Interestingly, the researchers found that many existing robot training datasets are unbalanced, including some of the most well-established. For instance, even the Open-X Embodiment (OXE) dataset, a dataset that is widely used for training robotics algorithms and contains demonstrations of different robots completing varying tasks, contains more data for some robots, such as the Franka and xArm manipulators.

"Such biases in the dataset make the robot policy model tend to overfit to specific robot types and viewpoints," said Chen and Xu.

"To mitigate this issue, in February 2024, we proposed a test-time adaptation algorithm, Mirage, that uses 'cross-painting' to transform an unseen target robot into the source robot seen during training, creating the illusion that the source robot is performing the task at test time."

Mirage, the algorithm that the researchers introduced in their previous paper, was found to attain the zero-shot transfer of skills to unseen target robots. Nonetheless, the model was found to come with various limitations.

Firstly, to work well, Mirage requires precise robot models and camera matrices. In addition, the algorithm does not support the fine-tuning of robot policies and is limited to processing images with few changes in camera pose, as it is prone to commit errors in the reprojection of image depth.

"In our latest work we present an alternative algorithm called RoVi-Aug," said Chen and Xu. "The aim of this algorithm is to overcome the limitations of Mirage by enhancing the robustness and generalizability of policies during training, focusing on handling diverse robot visuals and camera poses, rather than relying on the test-time cross-painting approach with stringent assumptions on the known camera poses and robot URDFs (unified robot description formats)."

RoVi-Aug, the new robot data augmentation framework introduced by the researchers, is based on state-of-the-art diffusion models.

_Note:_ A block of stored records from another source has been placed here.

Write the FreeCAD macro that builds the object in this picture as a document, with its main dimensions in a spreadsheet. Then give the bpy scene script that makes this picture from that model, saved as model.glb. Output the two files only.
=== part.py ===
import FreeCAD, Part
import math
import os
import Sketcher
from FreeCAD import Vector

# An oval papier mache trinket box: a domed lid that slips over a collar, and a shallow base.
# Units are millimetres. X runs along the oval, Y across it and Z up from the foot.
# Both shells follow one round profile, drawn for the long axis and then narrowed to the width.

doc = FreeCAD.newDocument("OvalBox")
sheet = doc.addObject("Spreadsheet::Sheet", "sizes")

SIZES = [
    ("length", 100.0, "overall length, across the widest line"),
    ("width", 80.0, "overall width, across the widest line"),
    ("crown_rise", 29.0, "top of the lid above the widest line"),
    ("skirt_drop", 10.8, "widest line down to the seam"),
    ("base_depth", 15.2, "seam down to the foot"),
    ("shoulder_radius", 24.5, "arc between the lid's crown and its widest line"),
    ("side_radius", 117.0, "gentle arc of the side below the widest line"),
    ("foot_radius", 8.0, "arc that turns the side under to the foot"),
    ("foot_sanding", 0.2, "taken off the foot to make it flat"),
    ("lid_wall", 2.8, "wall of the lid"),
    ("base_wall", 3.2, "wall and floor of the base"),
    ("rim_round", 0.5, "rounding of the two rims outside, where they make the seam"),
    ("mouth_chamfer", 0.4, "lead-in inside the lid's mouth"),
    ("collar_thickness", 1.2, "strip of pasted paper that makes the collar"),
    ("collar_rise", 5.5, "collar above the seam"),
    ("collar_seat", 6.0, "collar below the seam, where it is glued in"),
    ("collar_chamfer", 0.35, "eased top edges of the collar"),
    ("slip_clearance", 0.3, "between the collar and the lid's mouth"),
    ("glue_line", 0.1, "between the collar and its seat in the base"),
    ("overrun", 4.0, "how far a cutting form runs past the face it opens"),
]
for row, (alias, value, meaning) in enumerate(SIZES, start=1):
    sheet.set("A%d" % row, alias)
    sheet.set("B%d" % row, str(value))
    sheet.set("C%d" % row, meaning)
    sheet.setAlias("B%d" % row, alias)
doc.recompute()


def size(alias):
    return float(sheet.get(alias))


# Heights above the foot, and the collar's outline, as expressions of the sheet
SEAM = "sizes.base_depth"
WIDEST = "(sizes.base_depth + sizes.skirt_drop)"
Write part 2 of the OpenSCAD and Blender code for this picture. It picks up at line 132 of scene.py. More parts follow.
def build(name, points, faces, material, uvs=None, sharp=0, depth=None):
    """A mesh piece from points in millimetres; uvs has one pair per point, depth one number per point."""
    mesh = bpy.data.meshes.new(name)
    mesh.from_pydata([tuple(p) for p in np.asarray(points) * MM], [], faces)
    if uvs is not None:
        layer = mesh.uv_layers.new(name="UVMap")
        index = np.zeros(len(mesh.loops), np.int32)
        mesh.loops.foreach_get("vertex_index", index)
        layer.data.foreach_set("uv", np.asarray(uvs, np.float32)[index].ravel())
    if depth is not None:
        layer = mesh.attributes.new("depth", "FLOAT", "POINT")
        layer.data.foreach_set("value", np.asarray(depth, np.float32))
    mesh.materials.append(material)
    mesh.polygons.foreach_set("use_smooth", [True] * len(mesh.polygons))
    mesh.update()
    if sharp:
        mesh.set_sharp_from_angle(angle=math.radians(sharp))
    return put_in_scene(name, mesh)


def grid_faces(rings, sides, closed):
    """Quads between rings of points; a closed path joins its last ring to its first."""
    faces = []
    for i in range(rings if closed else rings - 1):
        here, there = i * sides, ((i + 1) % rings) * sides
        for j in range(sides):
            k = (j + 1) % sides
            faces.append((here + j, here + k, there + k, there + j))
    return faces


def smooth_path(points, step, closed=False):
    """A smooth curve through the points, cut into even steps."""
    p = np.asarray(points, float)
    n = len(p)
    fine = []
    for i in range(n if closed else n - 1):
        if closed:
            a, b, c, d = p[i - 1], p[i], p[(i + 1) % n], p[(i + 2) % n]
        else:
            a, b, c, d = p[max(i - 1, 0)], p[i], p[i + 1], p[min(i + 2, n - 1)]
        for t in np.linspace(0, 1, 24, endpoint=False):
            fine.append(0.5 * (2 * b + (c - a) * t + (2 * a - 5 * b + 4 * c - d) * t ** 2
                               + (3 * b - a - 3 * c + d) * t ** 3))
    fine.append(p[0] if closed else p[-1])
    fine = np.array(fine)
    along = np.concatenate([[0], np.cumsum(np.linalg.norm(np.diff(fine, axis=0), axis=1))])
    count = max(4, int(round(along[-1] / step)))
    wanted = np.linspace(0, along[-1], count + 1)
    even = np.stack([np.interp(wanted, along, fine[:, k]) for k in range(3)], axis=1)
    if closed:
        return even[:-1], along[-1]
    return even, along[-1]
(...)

These are computational models that can augment images of a robot's trajectories, generating synthetic images showing different robots completing tasks, viewed from varying viewpoints.

The researchers used their framework to compile a dataset containing a wide range of synthetic robot demonstrations and then trained robot policies on this dataset. This in turn allows the transfer of skills to new robots that have not been previously exposed to the task included in the demonstration, which is known as zero-shot learning.

Notably, the robot policies can also be fine-tuned to achieve increasingly better performances at a given task. In addition, contrarily to the Mirage model introduced in the team's previous paper, their new algorithm can support drastic changes in camera angles.

"Unlike test-time adaptation methods like Mirage, RoVi-Aug doesn't require any extra processing during deployment, doesn't rely on knowing camera angles in advance, and supports policy fine-tuning," explained Chen and Xu. "It also goes beyond traditional co-training on multi-robot, multi-task datasets by actively encouraging the model to learn the full range of robots and skills across the datasets."

The RoVi-Aug model has two distinct components, namely the robot augmentation (Ro-Aug) and the viewpoint augmentation (Vi-Aug) modules. The first of these components is designed to synthesize demonstration data featuring different robotic systems, while the second can produce demonstrations viewed from different angles.

"Ro-Aug has two key features: a fine-tuned SAM model to segment the robot and a fine-tuned ControlNet to replace the original robot with a different one," said Chen and Xu. "Meanwhile, Vi-Aug leverages ZeroNVS, a state-of-the-art novel view synthesis model, to generate new perspectives of the scene, making the model adaptable to various camera viewpoints."

As part of their study, the researchers used their model to produce an augmented robot dataset and then tested the effectiveness of this dataset for training policies and transferring skills across different robots. Their initial findings highlight the potential of Rovi-Aug, as the algorithm was found to enable the training of policies that generalize well across different robots and camera set-ups.

"Its key innovation lies in applying generative models—such as image-to-image generation and novel view synthesis—to the challenge of cross-embodiment robot learning," explained Chen and Xu.

"While previous work has used generative augmentation to improve policy robustness in the face of distracting objects and backgrounds, RoVi-Aug is the first to show how this approach can facilitate skill transfer between different robots."

This recent work by Chen and Xu could contribute to the advancement of robots, by helping robotics researchers to easily broaden their systems' skill set. In the future, it could be used by other teams to transfer skills between different robots or develop more effective general-purpose robotic policies.

"For instance, imagine a scenario where a researcher has spent significant effort collecting data and training a policy on a Franka robot to perform a task, but you only have a UR5 robot," said Chen and Xu.

"RoVi-Aug allows you to repurpose the Franka data and deploy the policy on the UR5 robot without additional training. This is particularly useful because robot policies are often sensitive to camera viewpoint changes, and setting up identical camera angles across different robots is challenging. RoVi-Aug eliminates the need for such precise setups."

As collecting large amounts of robot demonstrations in the real world can be very expensive and time-consuming, RoVi-Aug could be a cost-effective alternative for easily compiling reliable robot training datasets.

While the images in these datasets would be synthetic (i.e., generated by AI), they could still prove useful for producing reliable robot policies. The researchers are currently working with colleagues at Toyota Research Labs and other institutes on applying and extending their approach to other robot datasets.

"We now aim to further refine RoVi-Aug by incorporating recent developments in generative modeling techniques, such as video generation in place of image generation," added Chen and Xu.

"We also plan to apply RoVi-Aug to existing datasets like the Open-X Embodiment (OXE) dataset, and we are excited about the potential to enhance the performance of generalist robot policies trained on this data. Expanding RoVi-Aug's capabilities could significantly improve the flexibility and robustness of these policies across a wider range of robots and tasks."